Reproduce exactly the lines from the line with "motor_cover();" through the line with "for node in", both included, and no other lines.

────

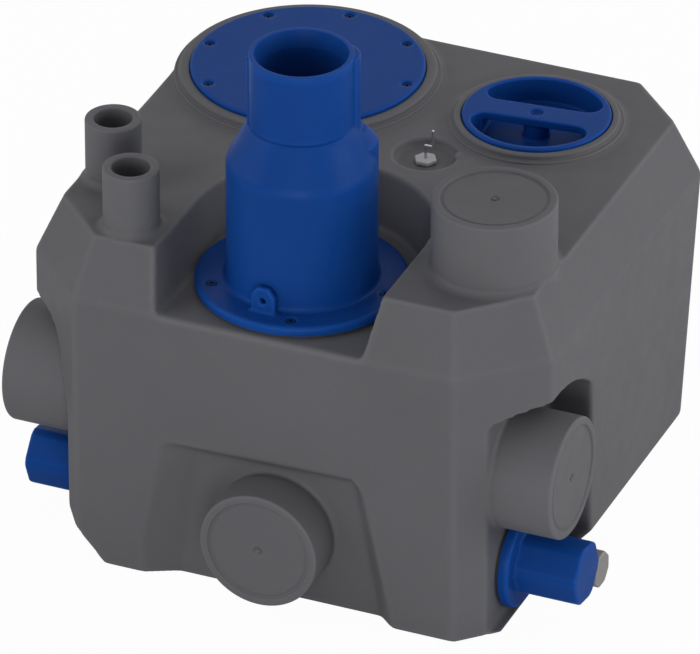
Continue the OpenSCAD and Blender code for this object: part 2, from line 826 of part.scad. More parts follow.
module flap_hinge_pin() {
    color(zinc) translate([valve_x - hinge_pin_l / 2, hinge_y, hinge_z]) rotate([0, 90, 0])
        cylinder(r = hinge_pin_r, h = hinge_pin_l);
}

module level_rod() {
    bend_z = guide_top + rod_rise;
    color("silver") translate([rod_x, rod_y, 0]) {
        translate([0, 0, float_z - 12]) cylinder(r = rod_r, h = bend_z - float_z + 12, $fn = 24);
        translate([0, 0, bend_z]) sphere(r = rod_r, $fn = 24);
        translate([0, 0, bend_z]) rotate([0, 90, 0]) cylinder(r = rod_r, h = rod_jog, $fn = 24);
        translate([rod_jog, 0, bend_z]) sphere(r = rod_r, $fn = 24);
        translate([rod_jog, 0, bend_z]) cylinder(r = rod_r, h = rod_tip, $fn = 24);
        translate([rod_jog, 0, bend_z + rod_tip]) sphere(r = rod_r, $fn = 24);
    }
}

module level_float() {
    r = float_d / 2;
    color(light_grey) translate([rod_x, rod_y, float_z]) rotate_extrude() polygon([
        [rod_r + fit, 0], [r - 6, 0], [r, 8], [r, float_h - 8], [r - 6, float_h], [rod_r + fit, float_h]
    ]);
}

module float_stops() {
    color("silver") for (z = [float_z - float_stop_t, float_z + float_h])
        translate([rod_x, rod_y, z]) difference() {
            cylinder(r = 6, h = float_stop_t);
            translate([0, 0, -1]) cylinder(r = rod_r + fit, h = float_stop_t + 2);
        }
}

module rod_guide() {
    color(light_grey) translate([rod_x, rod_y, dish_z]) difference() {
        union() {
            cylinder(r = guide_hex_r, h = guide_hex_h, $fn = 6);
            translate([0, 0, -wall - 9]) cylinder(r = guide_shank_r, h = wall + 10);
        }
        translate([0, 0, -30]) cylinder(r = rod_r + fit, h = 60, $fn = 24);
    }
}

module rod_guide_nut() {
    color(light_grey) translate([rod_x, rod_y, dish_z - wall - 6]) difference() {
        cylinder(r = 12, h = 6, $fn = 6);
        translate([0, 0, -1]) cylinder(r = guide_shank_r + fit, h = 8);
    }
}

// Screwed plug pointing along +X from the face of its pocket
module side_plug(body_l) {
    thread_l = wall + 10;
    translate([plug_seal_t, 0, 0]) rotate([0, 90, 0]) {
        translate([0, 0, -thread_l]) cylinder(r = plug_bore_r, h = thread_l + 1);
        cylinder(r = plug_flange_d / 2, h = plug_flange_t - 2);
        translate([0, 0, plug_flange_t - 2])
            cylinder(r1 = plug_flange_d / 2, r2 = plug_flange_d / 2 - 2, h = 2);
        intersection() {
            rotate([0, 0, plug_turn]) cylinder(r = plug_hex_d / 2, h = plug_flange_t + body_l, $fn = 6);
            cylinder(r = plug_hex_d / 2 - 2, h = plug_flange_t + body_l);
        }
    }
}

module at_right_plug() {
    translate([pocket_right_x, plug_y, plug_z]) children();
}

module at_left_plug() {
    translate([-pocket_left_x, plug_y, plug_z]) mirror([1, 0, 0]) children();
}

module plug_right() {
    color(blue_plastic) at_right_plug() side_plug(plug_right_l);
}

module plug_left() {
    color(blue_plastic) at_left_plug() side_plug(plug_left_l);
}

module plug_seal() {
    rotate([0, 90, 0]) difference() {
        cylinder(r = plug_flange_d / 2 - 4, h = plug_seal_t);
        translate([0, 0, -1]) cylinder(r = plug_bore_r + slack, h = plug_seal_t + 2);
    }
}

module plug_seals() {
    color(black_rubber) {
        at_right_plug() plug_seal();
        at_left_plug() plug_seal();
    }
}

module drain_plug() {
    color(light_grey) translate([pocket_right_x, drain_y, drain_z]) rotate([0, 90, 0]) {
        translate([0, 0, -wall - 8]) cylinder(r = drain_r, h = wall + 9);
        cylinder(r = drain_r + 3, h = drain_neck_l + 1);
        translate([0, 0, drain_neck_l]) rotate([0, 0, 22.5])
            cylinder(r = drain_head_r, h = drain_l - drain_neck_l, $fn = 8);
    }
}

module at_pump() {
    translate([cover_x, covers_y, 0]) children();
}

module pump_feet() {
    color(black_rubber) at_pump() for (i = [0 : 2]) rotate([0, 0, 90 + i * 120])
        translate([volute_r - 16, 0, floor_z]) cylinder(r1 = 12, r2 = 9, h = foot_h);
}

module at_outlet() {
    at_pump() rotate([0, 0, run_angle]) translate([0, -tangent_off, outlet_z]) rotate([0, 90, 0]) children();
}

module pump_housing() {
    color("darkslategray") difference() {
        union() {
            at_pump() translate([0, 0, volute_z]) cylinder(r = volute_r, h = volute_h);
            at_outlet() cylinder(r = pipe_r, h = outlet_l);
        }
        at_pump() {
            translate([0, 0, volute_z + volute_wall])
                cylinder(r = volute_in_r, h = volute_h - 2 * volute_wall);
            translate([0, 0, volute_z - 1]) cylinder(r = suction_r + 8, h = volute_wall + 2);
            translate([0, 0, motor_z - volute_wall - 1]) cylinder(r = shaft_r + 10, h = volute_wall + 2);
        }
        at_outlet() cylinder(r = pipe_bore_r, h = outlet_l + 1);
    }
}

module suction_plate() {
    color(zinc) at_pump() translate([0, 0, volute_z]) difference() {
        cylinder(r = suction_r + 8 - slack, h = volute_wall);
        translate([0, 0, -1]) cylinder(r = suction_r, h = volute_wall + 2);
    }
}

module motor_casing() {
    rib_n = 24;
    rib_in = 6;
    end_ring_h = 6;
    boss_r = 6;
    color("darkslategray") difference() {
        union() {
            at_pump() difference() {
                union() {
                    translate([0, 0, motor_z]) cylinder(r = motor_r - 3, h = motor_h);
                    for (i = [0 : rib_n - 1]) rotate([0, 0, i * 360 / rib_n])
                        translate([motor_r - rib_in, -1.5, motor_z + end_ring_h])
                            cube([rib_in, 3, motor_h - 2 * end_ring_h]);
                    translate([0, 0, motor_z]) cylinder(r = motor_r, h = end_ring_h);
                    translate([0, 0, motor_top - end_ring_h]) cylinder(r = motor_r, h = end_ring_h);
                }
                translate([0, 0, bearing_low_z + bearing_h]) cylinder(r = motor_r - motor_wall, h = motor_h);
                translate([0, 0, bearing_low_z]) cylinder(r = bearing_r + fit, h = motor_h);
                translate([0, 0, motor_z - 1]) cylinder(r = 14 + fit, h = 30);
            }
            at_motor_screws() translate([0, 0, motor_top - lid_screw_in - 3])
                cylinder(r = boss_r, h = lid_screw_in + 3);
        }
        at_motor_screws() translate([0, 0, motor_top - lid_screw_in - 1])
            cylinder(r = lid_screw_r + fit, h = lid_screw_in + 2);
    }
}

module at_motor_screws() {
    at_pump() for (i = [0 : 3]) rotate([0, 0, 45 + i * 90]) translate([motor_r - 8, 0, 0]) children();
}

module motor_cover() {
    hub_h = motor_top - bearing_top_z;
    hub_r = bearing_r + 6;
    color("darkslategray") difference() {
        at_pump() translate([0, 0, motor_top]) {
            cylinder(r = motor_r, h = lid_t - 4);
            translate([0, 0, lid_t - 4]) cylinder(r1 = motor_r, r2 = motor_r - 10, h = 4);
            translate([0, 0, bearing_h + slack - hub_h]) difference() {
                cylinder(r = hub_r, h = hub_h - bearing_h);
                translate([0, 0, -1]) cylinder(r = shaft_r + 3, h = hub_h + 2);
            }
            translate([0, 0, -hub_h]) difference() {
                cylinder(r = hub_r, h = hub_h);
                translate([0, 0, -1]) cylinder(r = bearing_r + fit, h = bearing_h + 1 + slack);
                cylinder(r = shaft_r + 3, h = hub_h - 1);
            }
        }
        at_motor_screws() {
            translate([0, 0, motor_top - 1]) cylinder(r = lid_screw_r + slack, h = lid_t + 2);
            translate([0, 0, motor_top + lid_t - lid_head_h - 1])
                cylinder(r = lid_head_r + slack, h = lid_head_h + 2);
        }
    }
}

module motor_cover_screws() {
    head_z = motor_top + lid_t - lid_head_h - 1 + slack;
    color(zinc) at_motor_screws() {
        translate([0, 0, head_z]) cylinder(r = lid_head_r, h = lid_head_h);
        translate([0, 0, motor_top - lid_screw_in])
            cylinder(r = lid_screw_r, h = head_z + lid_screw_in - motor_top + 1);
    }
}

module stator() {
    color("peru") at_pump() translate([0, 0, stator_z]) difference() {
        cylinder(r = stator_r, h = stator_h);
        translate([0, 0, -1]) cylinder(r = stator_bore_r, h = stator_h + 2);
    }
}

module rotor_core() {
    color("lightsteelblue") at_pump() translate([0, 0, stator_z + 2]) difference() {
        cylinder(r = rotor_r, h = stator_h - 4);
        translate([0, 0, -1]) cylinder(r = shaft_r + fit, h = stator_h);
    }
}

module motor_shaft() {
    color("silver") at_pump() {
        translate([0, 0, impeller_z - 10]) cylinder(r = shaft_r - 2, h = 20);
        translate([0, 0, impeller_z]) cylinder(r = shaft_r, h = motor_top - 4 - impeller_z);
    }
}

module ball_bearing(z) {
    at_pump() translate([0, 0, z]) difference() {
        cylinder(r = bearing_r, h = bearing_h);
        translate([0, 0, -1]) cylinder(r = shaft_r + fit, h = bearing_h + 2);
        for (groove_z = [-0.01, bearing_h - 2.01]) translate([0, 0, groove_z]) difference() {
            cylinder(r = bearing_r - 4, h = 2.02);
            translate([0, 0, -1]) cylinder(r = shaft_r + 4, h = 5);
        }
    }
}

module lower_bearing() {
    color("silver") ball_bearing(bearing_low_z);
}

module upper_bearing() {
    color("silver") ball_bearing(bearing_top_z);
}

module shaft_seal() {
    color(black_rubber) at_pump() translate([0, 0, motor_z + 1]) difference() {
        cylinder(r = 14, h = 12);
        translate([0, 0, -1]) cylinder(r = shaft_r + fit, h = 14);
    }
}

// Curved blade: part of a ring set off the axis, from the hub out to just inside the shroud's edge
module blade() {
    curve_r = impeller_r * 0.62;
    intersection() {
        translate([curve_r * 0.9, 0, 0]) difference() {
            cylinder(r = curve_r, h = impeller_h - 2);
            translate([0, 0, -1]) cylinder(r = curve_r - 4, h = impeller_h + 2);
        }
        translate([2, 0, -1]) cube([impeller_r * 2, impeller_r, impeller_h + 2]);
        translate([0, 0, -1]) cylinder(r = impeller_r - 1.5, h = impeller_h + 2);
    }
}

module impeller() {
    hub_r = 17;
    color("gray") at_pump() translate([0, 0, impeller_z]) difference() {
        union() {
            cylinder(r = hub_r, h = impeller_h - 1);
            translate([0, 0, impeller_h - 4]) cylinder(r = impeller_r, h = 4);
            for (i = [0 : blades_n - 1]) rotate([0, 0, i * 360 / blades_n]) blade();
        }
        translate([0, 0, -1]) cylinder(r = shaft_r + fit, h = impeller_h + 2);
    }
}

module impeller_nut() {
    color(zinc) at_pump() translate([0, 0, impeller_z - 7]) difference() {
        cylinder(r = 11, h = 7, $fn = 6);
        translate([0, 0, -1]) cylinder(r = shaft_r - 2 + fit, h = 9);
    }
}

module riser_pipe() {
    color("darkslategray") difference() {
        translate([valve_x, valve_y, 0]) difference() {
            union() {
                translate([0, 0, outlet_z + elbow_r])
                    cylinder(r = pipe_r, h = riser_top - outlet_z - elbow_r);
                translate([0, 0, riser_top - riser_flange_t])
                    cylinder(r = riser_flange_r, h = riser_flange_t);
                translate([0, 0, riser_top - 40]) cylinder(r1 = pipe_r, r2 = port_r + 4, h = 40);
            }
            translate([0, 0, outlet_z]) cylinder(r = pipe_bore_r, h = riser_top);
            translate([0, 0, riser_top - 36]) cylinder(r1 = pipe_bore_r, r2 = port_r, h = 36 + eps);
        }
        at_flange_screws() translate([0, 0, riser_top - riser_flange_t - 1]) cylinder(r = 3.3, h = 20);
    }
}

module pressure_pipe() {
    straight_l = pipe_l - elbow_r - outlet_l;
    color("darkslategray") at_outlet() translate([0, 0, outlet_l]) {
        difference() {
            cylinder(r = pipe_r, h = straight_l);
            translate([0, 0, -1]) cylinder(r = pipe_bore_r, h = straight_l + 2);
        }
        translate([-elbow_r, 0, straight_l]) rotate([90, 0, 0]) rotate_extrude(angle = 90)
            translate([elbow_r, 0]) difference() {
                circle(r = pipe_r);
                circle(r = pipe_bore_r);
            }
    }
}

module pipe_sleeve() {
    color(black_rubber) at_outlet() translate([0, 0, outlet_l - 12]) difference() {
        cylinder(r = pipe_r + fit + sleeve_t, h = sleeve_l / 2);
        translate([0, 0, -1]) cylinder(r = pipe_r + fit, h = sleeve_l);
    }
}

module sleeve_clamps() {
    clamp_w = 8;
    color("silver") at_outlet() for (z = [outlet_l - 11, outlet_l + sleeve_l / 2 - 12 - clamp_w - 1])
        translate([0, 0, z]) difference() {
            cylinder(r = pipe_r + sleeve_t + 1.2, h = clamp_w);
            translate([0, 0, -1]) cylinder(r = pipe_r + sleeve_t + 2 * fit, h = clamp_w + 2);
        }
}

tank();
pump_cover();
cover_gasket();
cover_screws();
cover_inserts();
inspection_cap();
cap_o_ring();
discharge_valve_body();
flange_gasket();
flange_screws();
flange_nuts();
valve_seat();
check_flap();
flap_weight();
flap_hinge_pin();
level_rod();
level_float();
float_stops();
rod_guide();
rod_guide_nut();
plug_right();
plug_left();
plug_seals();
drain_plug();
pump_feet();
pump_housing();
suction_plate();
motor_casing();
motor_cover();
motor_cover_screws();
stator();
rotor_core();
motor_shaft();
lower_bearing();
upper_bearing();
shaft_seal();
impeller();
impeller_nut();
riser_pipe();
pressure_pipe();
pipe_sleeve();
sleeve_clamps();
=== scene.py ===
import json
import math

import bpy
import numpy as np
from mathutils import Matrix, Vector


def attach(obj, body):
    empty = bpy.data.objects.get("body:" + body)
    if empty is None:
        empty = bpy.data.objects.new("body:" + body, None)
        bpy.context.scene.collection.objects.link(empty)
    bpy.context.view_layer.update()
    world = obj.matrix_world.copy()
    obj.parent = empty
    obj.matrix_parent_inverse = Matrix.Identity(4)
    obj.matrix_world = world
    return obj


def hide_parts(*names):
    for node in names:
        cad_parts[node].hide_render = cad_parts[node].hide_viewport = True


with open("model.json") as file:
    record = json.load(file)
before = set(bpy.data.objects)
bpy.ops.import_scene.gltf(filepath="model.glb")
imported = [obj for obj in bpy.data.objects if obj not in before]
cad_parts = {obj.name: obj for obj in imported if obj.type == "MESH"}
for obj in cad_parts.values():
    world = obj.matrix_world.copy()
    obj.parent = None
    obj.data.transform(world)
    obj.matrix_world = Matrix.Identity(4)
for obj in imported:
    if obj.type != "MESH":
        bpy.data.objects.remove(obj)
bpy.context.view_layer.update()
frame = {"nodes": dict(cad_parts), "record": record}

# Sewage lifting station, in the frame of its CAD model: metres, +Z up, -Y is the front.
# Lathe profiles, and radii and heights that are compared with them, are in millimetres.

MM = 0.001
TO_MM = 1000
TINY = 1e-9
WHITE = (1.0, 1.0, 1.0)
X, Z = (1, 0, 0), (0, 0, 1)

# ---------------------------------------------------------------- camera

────

> _ANSWER TO THE TASK_
motor_cover();
motor_cover_screws();
stator();
rotor_core();
motor_shaft();
lower_bearing();
upper_bearing();
shaft_seal();
impeller();
impeller_nut();
riser_pipe();
pressure_pipe();
pipe_sleeve();
sleeve_clamps();
=== scene.py ===
import json
import math

import bpy
import numpy as np
from mathutils import Matrix, Vector


def attach(obj, body):
    empty = bpy.data.objects.get("body:" + body)
    if empty is None:
        empty = bpy.data.objects.new("body:" + body, None)
        bpy.context.scene.collection.objects.link(empty)
    bpy.context.view_layer.update()
    world = obj.matrix_world.copy()
    obj.parent = empty
    obj.matrix_parent_inverse = Matrix.Identity(4)
    obj.matrix_world = world
    return obj


def hide_parts(*names):
    for node in names:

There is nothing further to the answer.